Pretty Bad Travel Sunday follows.
And finally Cyber Monday arrives this year on Nov. 30. This is the day we do our shopping the modern American way: surfing the Web on company time.
To cynics like me, the best part of holiday traditions is the total blindness we have about how traditional they actually are. If you are over 40 you know that Black Friday as a "holiday" was invented in the past decade or two. But I am sure that in another generation people will be quite sure it dates back at least to the Great Depression, if not the Pilgrims.
- Bing: Christmas myths
In fact, we seem to be in the habit of mistaking the relatively recently invented for ancient and the actually traditional for unwanted recent innovation. The president pardoning a live turkey? That dates all the way back to 1989. Complaints that the way we currently celebrate Christmas is crowding out the religious meaning of the day?

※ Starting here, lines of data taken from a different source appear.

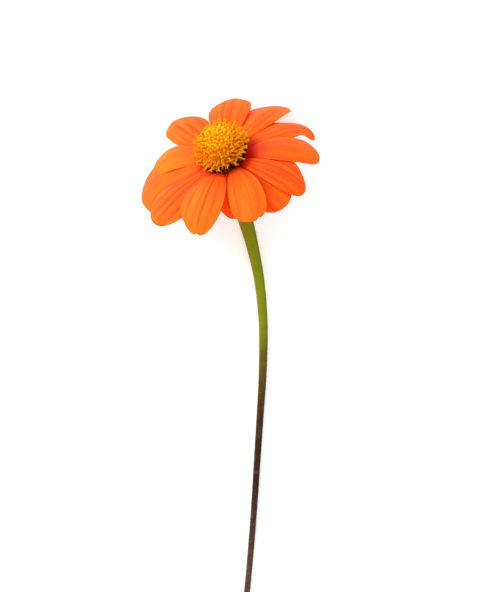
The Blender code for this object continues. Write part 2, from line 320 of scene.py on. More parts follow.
@dataclass(frozen=True)
class Finish:
    """What every finish has: a name and the plain values of its shader.

    glow_through is the share of light that passes into the tissue, glow_depth how many
    millimetres deep, red further than green and blue as tissue_radii says.
    """

    name: str
    roughness: float = 0.5
    specular: float = 0.35
    sheen: float = 0.0
    glow_through: float = 0.0
    glow_depth: float = 0.8
    tissue_radii: Colour = (1.0, 0.3, 0.08)

    def material(self) -> bpy.types.Material:
        """Build the material once.

        Returns:
            The material, new or found.
        """
        found = bpy.data.materials.get(self.name)
        if found:
            return found
        material = bpy.data.materials.new(self.name)
        material.use_nodes = True
        wiring = Wiring(material.node_tree)
        shader = material.node_tree.nodes["Principled BSDF"]
        wiring.feed(shader, {
            "Roughness": self.roughness, "Specular IOR Level": self.specular,
            "Sheen Weight": self.sheen, "Subsurface Weight": self.glow_through,
            "Subsurface Radius": self.tissue_radii, "Subsurface Scale": self.glow_depth * MM})
        wiring.feed(shader, self.paint(wiring))
        return material

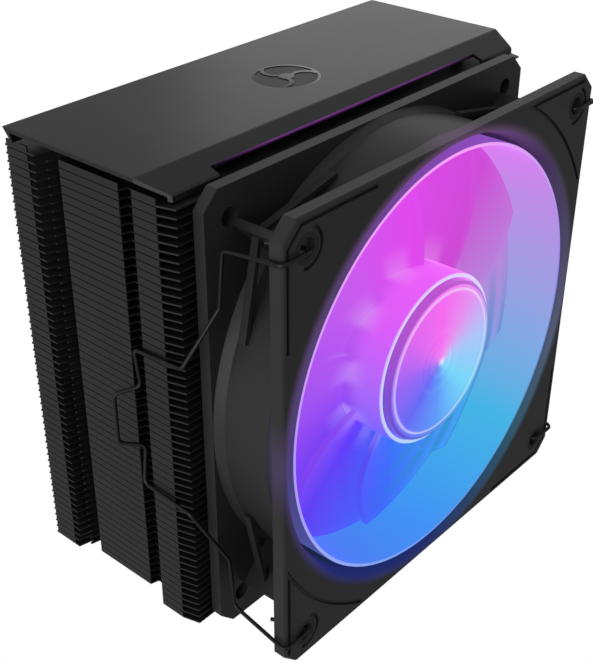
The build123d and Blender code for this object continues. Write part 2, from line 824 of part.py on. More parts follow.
def top_cover():
    """Bent sheet over the fins: flat top, front slope, and a hem along the rear edge."""
    points = cover_profile()
    rear, front = points[1][0], points[3][0]
    top = cover_top_z
    inner = [
        (points[4][0] + cover_sheet, points[4][1]),
        (front + cover_sheet, top - cover_drop - 0.45),
        (front + cover_fold + 0.2, top - cover_sheet),
        (rear - 2.3 * cover_sheet, top - cover_sheet),
        (rear - cover_hem - 0.55 * cover_sheet, top - cover_hem_drop - 0.75 * cover_sheet + 0.7),
    ]
    loop = Polyline(*points, *inner, close=True)
    section = Plane.YZ * make_face(loop)
    body = extrude(section, amount=cover_width / 2, both=True)
    sharp = [e for e in body.edges().filter_by(Axis.X) if e.center().Z > top - cover_drop - 0.1]
    outer = [e for e in sharp if e.center().Z > top - 0.01 and e.center().Y < rear - 1]
    body = fillet(outer, cover_bend_r * 3)
    low = [e for e in body.edges().filter_by(Axis.X) if abs(e.center().Y - front) < 0.01]
    body = fillet(low, cover_bend_r)
    for side in (-1, 1):
        edge = side * cover_width / 2
        corner = Polyline(
            (edge, front + cover_fold),
            (edge, front - 3),
            (edge - side * cover_taper * 1.4, front - 3),
            (edge - side * cover_taper, front),
            close=True,
        )
        body -= extrude(Pos(0, 0, top - 8) * make_face(corner), amount=10)
    slot = Box(2 * cover_slot_half, 2 * cover_slot_rise, 4)
    body -= Pos(0, front, top - cover_drop - 0.6) * slot
    rear_slot = Box(2 * cover_slot_half + 1.5, 2 * cover_hem, 2 * cover_sheet)
    body -= Pos(0, rear - cover_hem, top - cover_hem_drop - cover_sheet) * rear_slot
    for x in (-cover_tab_x, cover_tab_x):
        for y in (-cover_tab_y, cover_tab_y):
            drop = top - cover_sheet / 2 - stack_top + fin_thickness + cover_tab_below
            tab = Box(cover_tab_width, cover_sheet, drop, align=(Align.CENTER, Align.CENTER, Align.MAX))
            body += Pos(x, y, top - cover_sheet / 2) * tab
    return body - Pos(0, 0, top - emblem_depth) * Cylinder(emblem_r, 2, align=LOW)


def cover_emblem():
    """Plain round badge let into the cover: a rim and three curved vanes."""
    shape = Circle(emblem_r) - Circle(emblem_r - emblem_ring)
    vane_r = emblem_r - emblem_ring
    for angle in around(3, 90.0):
        vane = ThreePointArc((1.2, 0), (vane_r * 0.55, vane_r * 0.28), (vane_r + 0.2, 0))
        shape += Rot(0, 0, angle) * trace(vane, line_width=1.1)
    shape += Circle(2.0)
    shape = shape & Circle(emblem_r)
    base = Cylinder(emblem_r, emblem_depth * 0.5, align=LOW)
    raised = extrude(Pos(0, 0, emblem_depth * 0.4) * shape, amount=emblem_depth * 0.6)
    return Pos(0, 0, cover_top_z - emblem_depth) * (base + raised)


# ---------------------------------------------------------------- wire clips
def clip_points():
    """Upper half of the left clip, from its hook to its finger loop."""
    hole_x = -hole_half + fan_hole_r - wire_r - 0.3
    front = fan_front - wire_r - wire_gap
    edge_x = -flange_half - wire_r - wire_gap
    side_x = -max(fin_side + clip_side_gap, flange_half + clip_flange_gap) - wire_r
    hook_z = hole_half - 0.6
    groove_y = at_side((front_tab_end + groove_end) / 2) + 0.3
    loop_y = groove_y + clip_loop_out - 0.4
    groove_x = -fin_side + clip_groove_depth - wire_r - 1.15
    return [
        (hole_x - clip_tail_out, fan_front + flange_depth + clip_tail, hook_z),
        (hole_x, front, hook_z),
        (edge_x - 0.1, front, hook_z),
        (edge_x + 0.9, fan_front + clip_reach, hook_z - 2.6),
        (edge_x + 0.9, fan_front + clip_reach + 1.5, clip_kink_half),
        (side_x - 0.1, fan_rear - 1.0, clip_run_half + 0.8),
        (side_x, groove_y, clip_run_half - 0.4),
        (groove_x, groove_y, clip_groove_half),
        (groove_x - clip_loop_out - 0.5, loop_y, clip_loop_half),
    ]


def wire_clip(side):
    """Sprung wire that hooks in the front corner holes and snaps into the fins' groove."""
    upper = clip_points()
    lower = [(x, y, -z) for x, y, z in reversed(upper)]
    points = [(-side * x, y, z + fan_centre_z) for x, y, z in upper + lower]
    path = FilletPolyline(*points, radius=wire_bend_r)
    section = Plane(origin=path @ 0, z_dir=path % 0) * Circle(wire_r)
    return sweep(section, path=path, transition=Transition.RIGHT)


# ---------------------------------------------------------------- nodes
front_y, rear_y = mount_places()
nodes = {
    "top_cover": top_cover(),
    "cover_emblem": cover_emblem(),
    "top_fin": top_fin(),
    "fins": stack_of(full_fin(), short_fin_count, fin_count - 1),
    "lower_fins": stack_of(fin(short_outline(), [front_tab, rear_tab]), 0, short_fin_count),
    "cold_plate": cold_plate(),
    "base_block": base_block(),
    "base_screws": base_screws(),
    "mount_bar": mount_bar(),
    "bar_screws": bar_screws(),
    "front_mount_screw": mount_screw(front_y),
    "rear_mount_screw": mount_screw(rear_y),
    "front_retaining_clip": retaining_clip(front_y),
    "rear_retaining_clip": retaining_clip(rear_y),
    "front_screw_cup": screw_cup(front_y),
    "rear_screw_cup": screw_cup(rear_y),
    "front_screw_spring": mount_spring(front_y),
    "rear_screw_spring": mount_spring(rear_y),
    "fan_frame": fan_frame(),
    "front_corner_bushes": corner_bushes(0, bush_depth),
    "rear_corner_bushes": corner_bushes(fan_depth - bush_depth, fan_depth),
    "impeller": impeller(),
    "hub_cap": hub_cap(),
    "rotor_yoke": rotor_yoke(),
    "magnet_ring": magnet_ring(),
    "shaft_boss": shaft_boss(),
    "rotor_shaft": rotor_shaft(),
    "shaft_washer": shaft_washer(),
    "bearing_sleeve": bearing_sleeve(),
    "bearing_tube": bearing_tube(),
    "stator_core": stator_core(),
    "stator_coils": stator_coils(),
    "motor_board": motor_board(),
    "lamps": lamps(),
    "left_fan_clip": wire_clip(-1),
    "right_fan_clip": wire_clip(1),
}
for number, (row, leg) in enumerate(zip(pipe_rows, pipe_legs), start=1):
    nodes[f"heat_pipe_{number}"] = heat_pipe(row, leg)

os.makedirs("parts", exist_ok=True)
for name, shape in nodes.items():
    solid = Compound(children=list(shape)) if isinstance(shape, list) else shape
    export_step(solid, f"parts/{name}.step")
    print(name, round(solid.volume, 1))
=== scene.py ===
import bpy
import math
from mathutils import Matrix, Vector


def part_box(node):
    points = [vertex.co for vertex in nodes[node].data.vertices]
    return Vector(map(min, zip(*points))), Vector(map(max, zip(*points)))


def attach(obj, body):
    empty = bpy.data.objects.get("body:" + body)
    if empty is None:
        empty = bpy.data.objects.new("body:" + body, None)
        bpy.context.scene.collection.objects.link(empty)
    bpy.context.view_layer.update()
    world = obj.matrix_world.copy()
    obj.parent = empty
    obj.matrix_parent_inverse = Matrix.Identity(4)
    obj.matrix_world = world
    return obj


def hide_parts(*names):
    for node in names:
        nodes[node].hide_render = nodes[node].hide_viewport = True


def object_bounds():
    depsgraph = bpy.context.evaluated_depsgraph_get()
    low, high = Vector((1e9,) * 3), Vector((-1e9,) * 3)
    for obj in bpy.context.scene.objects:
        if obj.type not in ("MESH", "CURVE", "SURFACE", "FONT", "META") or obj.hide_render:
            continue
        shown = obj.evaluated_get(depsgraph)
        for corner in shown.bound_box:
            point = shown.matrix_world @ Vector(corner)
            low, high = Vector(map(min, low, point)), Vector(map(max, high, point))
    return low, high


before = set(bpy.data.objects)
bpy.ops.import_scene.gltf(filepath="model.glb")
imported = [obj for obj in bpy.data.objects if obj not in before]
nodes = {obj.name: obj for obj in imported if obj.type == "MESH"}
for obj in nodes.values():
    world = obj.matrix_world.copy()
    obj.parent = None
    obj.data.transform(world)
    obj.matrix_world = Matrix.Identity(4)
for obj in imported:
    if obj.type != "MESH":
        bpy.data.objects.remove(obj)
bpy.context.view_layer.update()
scene = bpy.context.scene
scene.view_settings.view_transform = "Standard"  # keeps the lit plastic's colours pure
mm = 0.001

frameLow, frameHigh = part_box("fan_frame")
fanAxis = Vector(((frameLow.x + frameHigh.x) / 2, frameLow.y, (frameLow.z + frameHigh.z) / 2))
print("frame loaded:", len(nodes), "nodes")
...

Literally ancient, dating back to the Christian re-branding of pagan winter solstice holidays as Christmas.
Even our habit of believing that the newly created is old is itself a Christmas tradition of long standing. "A Visit from St. Nicholas" a.k.a. "The Night Before Christmas" (1823) convincingly described the whole St. Nick riding in a reindeer-pulled sleigh and coming down the chimney thing as if it was a longstanding legend, even though the poem pretty much invented the whole thing from scratch.
Every year stores put up their Christmas decorations at about the same time, and every year we are startled and complain how they are putting them up so early this year. Complaints that it’s all become too commercialized are as traditional as you can get.
And there have always been Scrooges who think the whole thing is a waste that has gotten out of hand. The Society for the Prevention of Useless Giving (SPUG) was formed in 1912 to combat the "custom of exchanging gifts at Christmas without sentiment." Sadly, I can’t find a current Web address for this group.